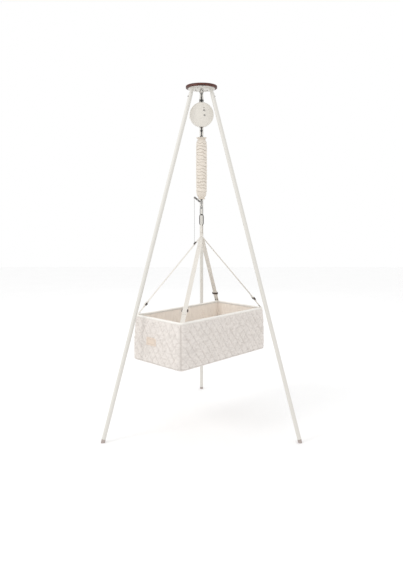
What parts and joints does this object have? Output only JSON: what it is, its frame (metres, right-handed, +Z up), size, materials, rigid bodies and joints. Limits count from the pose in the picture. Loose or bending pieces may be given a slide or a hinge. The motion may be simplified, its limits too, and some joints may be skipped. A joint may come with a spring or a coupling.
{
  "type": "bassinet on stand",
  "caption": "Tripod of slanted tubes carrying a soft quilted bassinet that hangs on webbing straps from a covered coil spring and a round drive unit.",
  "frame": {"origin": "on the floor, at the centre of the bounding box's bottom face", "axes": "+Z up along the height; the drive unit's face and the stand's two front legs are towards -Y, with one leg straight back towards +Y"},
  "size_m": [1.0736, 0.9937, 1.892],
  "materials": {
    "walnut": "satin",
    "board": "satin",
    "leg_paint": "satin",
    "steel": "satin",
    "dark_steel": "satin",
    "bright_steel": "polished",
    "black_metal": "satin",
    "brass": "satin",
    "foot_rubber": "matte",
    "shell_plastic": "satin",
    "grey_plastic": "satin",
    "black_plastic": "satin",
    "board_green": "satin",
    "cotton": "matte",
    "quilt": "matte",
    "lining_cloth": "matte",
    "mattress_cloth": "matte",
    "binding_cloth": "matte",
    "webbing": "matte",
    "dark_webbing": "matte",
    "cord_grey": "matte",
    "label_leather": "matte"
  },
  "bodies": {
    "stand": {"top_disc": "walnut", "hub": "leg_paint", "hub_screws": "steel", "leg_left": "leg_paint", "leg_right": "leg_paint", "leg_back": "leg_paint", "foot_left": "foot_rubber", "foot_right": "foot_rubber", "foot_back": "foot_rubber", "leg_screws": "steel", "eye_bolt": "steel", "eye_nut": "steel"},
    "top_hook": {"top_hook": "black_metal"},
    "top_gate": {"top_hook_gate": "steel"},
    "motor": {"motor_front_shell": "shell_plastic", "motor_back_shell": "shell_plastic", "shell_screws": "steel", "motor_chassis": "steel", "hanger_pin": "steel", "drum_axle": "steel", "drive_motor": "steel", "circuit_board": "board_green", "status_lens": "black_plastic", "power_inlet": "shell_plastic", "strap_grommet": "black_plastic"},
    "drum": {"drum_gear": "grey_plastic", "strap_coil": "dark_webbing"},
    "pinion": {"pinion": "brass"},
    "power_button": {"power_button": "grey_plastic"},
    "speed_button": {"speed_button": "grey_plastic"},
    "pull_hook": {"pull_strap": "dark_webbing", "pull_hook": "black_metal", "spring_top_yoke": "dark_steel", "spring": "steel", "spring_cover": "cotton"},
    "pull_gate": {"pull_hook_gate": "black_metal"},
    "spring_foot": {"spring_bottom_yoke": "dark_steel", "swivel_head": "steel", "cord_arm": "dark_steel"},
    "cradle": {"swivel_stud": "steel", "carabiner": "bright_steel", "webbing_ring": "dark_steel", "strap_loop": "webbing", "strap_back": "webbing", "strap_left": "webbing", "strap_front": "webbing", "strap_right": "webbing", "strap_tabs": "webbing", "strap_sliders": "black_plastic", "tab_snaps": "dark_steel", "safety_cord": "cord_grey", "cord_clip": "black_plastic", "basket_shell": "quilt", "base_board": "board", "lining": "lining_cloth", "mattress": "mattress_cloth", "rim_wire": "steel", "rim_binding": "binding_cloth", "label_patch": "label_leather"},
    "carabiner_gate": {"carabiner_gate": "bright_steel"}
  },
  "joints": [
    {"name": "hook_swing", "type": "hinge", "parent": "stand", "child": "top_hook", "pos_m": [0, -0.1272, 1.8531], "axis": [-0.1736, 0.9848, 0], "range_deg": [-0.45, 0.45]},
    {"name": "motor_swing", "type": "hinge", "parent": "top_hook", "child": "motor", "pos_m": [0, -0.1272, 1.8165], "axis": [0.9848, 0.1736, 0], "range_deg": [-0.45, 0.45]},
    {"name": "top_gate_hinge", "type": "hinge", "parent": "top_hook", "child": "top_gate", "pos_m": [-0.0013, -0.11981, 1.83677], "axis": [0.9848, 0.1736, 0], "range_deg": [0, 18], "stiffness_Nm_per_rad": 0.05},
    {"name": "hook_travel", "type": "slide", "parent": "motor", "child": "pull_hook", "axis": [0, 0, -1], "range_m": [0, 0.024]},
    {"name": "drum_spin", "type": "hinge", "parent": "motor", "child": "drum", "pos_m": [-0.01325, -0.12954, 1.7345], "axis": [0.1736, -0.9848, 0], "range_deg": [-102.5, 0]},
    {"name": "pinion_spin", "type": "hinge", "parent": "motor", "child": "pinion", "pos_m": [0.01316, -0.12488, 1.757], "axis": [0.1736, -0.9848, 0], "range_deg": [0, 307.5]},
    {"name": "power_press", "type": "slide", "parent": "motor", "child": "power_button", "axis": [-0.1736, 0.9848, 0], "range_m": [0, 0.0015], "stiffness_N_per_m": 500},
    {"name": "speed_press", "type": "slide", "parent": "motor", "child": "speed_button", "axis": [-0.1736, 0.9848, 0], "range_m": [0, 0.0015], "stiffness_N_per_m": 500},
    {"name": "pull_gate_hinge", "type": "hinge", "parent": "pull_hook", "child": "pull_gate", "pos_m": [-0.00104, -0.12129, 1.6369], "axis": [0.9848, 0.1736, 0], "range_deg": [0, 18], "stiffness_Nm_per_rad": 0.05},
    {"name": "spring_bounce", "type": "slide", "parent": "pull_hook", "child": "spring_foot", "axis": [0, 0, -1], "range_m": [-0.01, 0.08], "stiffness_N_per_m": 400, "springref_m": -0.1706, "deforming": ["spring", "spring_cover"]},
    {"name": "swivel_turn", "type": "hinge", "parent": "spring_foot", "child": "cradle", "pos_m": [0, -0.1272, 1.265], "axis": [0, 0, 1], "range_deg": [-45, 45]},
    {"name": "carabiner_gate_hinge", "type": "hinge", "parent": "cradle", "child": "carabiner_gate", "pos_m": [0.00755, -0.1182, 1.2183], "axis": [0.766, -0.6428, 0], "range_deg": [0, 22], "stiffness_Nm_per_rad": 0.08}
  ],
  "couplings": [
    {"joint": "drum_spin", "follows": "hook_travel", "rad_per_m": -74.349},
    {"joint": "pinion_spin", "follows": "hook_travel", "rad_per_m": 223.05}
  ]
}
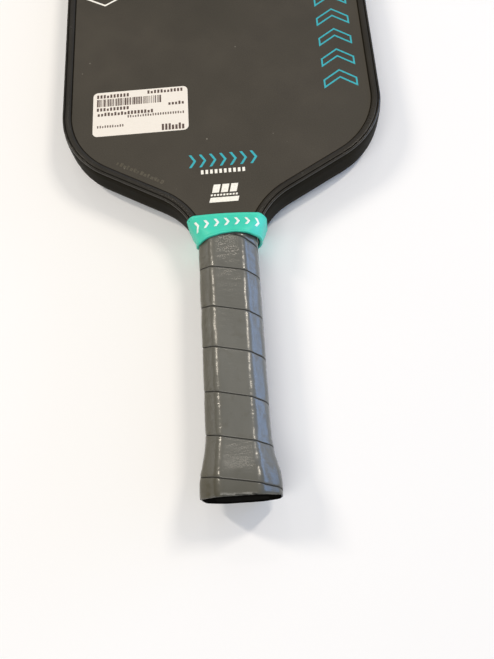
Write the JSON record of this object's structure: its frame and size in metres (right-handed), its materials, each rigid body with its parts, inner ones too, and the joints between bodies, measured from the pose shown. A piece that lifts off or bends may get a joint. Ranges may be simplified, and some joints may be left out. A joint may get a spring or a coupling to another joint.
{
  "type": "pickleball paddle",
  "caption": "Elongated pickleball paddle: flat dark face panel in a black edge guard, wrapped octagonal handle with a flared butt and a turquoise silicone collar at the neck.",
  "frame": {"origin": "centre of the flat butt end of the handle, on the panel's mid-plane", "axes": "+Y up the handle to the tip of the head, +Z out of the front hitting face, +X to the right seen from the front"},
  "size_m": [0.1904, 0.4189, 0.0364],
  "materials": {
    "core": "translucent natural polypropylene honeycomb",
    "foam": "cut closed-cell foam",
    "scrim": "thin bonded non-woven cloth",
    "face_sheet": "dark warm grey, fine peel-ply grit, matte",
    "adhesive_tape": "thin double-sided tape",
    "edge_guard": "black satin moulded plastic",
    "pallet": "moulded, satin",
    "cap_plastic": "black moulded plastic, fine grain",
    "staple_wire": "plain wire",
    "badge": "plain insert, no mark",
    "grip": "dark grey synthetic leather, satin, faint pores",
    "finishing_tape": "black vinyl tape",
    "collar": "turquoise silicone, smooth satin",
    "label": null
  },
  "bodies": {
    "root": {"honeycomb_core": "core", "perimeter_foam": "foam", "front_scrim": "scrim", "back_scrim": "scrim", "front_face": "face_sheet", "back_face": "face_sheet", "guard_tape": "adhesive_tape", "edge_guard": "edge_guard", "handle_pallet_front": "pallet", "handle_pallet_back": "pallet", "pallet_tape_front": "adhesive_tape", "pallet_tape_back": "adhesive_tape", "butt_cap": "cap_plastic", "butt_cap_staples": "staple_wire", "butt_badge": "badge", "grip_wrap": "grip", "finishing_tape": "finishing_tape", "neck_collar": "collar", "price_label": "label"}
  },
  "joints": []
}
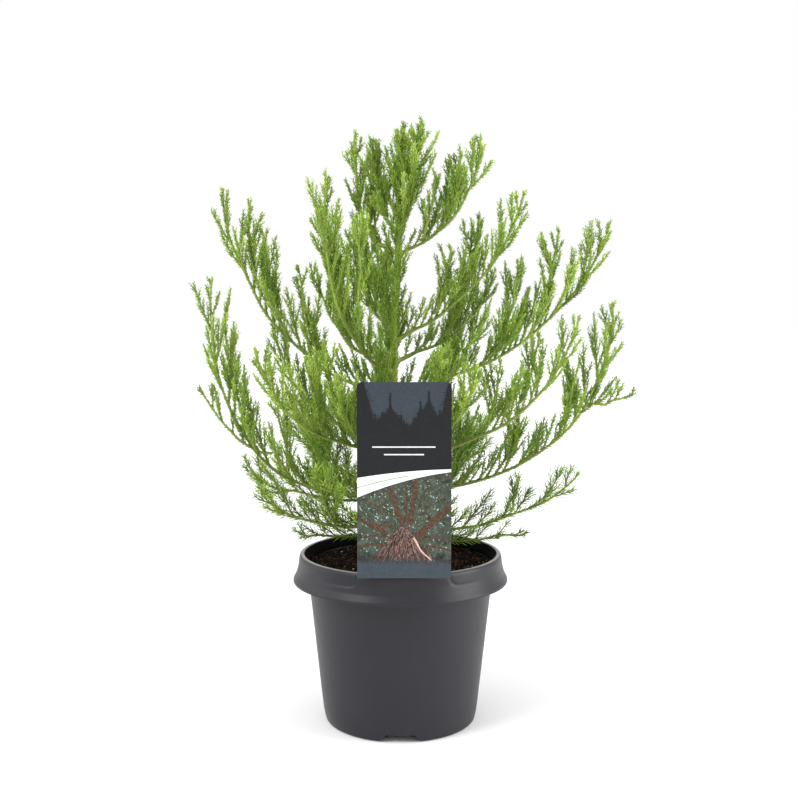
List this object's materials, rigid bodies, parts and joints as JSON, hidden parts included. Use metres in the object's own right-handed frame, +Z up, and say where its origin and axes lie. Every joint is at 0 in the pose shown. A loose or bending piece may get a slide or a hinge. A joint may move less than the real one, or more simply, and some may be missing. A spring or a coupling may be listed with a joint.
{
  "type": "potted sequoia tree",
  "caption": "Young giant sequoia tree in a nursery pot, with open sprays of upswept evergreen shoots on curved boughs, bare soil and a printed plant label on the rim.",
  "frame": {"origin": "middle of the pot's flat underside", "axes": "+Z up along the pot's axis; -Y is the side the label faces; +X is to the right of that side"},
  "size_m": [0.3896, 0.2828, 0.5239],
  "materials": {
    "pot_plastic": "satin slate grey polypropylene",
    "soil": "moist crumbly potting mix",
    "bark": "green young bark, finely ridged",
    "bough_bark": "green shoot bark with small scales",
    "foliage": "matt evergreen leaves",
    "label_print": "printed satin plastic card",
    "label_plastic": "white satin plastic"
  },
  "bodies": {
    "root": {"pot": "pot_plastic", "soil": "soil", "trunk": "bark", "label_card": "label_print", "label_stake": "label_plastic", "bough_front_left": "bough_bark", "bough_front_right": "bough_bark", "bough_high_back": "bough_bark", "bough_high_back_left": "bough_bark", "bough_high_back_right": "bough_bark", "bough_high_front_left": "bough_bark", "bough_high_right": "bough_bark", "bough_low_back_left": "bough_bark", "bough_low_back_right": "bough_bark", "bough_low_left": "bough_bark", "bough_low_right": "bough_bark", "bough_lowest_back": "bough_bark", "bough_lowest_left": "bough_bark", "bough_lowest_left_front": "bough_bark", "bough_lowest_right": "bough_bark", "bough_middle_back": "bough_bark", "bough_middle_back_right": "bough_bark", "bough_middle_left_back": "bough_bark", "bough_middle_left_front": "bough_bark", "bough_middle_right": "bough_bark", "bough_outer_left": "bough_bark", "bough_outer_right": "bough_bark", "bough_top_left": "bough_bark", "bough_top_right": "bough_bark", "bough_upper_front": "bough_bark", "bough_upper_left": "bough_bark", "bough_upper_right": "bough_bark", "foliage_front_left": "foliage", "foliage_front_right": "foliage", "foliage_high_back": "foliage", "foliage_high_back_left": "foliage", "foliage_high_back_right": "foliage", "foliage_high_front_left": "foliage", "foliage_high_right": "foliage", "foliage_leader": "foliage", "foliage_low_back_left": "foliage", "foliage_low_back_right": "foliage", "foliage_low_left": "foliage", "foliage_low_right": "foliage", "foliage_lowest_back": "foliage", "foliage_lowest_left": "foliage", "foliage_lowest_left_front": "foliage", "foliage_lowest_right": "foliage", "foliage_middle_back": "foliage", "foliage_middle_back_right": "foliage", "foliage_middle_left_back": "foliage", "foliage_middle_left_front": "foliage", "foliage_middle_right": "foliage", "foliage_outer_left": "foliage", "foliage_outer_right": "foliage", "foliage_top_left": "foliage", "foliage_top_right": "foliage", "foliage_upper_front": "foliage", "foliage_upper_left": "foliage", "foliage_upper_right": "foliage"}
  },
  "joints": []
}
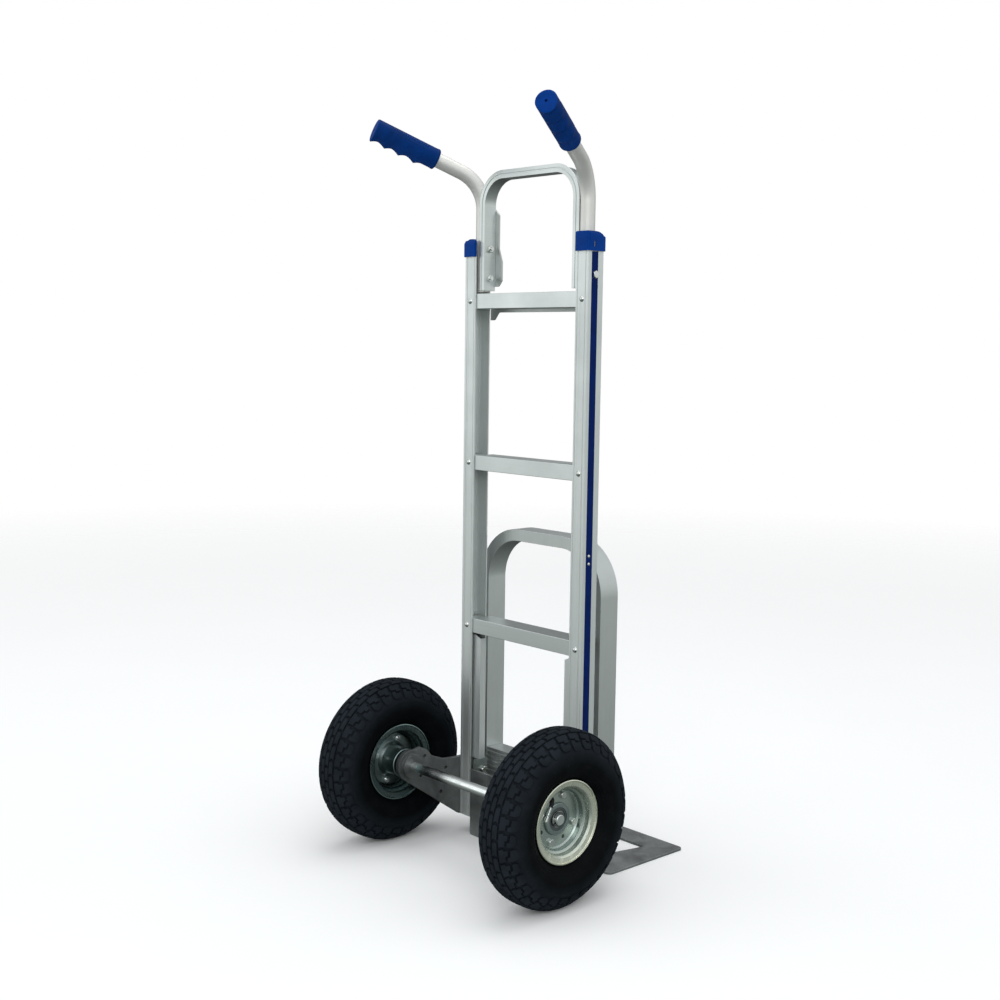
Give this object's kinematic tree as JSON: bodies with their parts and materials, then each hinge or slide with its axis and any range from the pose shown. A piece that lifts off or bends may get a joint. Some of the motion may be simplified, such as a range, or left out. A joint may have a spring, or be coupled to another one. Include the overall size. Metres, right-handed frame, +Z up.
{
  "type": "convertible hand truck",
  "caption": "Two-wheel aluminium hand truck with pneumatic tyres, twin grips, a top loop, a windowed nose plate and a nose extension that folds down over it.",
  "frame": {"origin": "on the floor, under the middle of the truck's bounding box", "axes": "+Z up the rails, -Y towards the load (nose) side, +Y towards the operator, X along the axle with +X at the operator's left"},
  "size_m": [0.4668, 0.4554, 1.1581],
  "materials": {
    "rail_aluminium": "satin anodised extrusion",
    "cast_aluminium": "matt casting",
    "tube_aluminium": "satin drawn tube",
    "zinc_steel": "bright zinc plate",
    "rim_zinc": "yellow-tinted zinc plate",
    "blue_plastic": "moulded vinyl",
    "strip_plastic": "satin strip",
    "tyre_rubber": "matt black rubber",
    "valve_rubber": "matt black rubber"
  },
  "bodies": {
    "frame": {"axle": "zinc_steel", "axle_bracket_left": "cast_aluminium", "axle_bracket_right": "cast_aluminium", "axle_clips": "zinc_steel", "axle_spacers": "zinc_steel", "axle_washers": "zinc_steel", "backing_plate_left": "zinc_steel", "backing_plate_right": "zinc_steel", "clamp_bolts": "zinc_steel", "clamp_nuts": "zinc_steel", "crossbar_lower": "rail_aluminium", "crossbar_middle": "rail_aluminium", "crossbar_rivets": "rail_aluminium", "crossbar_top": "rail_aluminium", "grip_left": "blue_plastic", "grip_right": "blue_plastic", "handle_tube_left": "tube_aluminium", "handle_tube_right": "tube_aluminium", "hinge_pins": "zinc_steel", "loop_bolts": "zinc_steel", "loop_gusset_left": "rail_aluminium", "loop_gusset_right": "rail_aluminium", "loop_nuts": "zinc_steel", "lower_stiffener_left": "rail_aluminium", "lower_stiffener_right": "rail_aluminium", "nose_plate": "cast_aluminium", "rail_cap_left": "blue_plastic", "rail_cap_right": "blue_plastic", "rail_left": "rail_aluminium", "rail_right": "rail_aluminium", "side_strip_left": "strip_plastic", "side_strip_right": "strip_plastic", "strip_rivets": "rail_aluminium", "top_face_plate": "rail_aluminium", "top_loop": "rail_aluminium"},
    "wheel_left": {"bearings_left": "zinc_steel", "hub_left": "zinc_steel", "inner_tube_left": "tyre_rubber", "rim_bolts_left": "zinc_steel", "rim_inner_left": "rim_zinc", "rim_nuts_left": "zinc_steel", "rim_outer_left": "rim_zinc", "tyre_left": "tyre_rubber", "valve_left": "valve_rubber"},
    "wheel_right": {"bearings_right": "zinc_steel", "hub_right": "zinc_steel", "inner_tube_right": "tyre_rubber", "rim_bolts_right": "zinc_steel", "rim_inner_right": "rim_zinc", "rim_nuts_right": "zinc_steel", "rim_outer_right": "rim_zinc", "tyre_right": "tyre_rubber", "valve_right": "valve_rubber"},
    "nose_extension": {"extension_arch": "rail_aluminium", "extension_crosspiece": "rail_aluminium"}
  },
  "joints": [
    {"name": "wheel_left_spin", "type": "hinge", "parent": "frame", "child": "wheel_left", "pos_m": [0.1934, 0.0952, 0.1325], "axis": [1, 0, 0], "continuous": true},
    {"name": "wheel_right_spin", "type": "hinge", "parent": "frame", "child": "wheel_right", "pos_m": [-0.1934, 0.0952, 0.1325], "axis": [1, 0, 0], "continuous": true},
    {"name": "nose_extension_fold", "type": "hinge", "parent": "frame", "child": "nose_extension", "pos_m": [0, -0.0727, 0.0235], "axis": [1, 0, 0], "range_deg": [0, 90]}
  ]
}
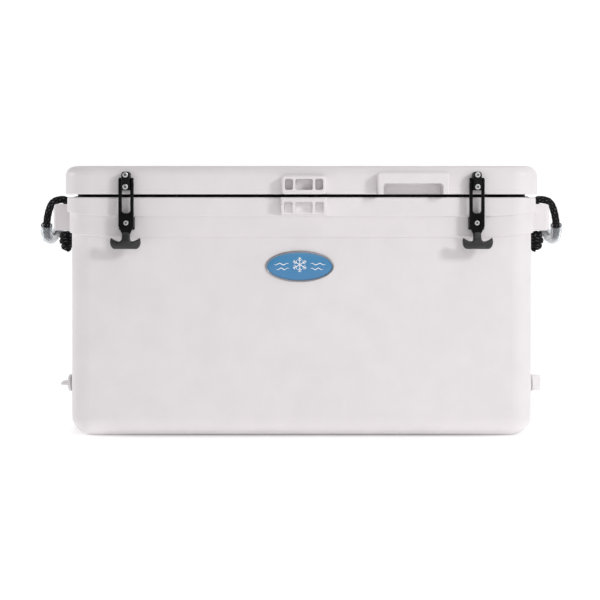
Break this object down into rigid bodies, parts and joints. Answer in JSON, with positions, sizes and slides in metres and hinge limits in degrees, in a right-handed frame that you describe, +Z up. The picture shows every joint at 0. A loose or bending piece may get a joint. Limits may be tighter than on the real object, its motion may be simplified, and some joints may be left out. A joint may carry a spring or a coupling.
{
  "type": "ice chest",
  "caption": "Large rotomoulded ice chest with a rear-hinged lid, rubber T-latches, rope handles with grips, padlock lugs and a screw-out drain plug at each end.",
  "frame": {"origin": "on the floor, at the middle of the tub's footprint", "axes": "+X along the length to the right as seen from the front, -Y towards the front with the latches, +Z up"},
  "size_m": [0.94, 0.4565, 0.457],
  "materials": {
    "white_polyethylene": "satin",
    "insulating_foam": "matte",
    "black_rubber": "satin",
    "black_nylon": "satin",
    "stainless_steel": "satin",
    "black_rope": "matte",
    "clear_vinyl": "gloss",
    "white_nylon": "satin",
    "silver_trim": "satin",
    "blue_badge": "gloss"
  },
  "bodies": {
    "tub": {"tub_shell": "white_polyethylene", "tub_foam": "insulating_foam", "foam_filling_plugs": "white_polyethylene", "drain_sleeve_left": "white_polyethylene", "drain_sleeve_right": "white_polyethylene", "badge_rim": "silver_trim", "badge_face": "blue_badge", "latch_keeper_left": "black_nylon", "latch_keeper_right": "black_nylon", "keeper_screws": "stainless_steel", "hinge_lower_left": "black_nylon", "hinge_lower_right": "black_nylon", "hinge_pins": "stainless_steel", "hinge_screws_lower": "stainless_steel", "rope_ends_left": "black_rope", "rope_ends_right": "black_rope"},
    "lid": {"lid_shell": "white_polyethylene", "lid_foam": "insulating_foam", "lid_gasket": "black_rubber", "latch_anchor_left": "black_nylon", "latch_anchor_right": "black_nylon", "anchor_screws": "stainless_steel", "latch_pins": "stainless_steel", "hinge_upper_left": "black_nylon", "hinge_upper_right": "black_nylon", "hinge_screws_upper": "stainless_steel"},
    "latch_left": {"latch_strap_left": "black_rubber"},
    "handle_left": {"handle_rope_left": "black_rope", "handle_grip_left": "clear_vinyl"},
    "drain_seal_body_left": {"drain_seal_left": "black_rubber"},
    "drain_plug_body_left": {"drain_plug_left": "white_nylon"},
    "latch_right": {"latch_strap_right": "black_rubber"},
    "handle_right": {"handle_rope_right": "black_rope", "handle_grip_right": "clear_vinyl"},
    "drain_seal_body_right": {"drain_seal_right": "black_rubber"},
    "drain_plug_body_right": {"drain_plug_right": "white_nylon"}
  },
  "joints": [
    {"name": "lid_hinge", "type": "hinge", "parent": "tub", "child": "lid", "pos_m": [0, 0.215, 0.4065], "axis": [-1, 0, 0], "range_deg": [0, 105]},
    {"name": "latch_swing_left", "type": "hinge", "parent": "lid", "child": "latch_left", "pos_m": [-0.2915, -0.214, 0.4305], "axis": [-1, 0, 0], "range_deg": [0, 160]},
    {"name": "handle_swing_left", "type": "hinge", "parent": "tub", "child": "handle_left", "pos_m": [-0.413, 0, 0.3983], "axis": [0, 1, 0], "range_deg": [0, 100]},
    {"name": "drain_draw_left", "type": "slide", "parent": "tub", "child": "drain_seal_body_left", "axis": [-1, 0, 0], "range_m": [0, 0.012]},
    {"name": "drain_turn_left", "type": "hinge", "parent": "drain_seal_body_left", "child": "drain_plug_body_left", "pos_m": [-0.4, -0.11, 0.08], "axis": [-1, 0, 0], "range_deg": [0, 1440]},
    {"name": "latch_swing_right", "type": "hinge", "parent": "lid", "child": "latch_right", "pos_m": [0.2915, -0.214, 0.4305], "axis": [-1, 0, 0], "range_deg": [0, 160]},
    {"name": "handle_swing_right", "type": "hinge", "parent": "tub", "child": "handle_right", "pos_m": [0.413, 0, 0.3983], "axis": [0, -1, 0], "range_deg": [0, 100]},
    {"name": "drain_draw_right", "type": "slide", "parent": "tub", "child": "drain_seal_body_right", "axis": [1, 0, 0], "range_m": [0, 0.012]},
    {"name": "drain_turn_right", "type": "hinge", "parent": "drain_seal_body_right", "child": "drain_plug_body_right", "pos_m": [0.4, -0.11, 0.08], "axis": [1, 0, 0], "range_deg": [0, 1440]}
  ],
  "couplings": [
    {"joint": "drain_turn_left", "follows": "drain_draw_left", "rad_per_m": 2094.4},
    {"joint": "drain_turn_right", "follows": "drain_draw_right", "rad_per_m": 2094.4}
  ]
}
++++
Exercise description » From the records above, pull out every line containing the word "this".

Full output »
What parts and joints does this object have? Output only JSON: what it is, its frame (metres, right-handed, +Z up), size, materials, rigid bodies and joints. Limits count from the pose in the picture. Loose or bending pieces may be given a slide or a hinge. The motion may be simplified, its limits too, and some joints may be skipped. A joint may come with a spring or a coupling.
Write the JSON record of this object's structure: its frame and size in metres (right-handed), its materials, each rigid body with its parts, inner ones too, and the joints between bodies, measured from the pose shown. A piece that lifts off or bends may get a joint. Ranges may be simplified, and some joints may be left out. A joint may get a spring or a coupling to another joint.
List this object's materials, rigid bodies, parts and joints as JSON, hidden parts included. Use metres in the object's own right-handed frame, +Z up, and say where its origin and axes lie. Every joint is at 0 in the pose shown. A loose or bending piece may get a slide or a hinge. A joint may move less than the real one, or more simply, and some may be missing. A spring or a coupling may be listed with a joint.
Give this object's kinematic tree as JSON: bodies with their parts and materials, then each hinge or slide with its axis and any range from the pose shown. A piece that lifts off or bends may get a joint. Some of the motion may be simplified, such as a range, or left out. A joint may have a spring, or be coupled to another one. Include the overall size. Metres, right-handed frame, +Z up.
Break this object down into rigid bodies, parts and joints. Answer in JSON, with positions, sizes and slides in metres and hinge limits in degrees, in a right-handed frame that you describe, +Z up. The picture shows every joint at 0. A loose or bending piece may get a joint. Limits may be tighter than on the real object, its motion may be simplified, and some joints may be left out. A joint may carry a spring or a coupling.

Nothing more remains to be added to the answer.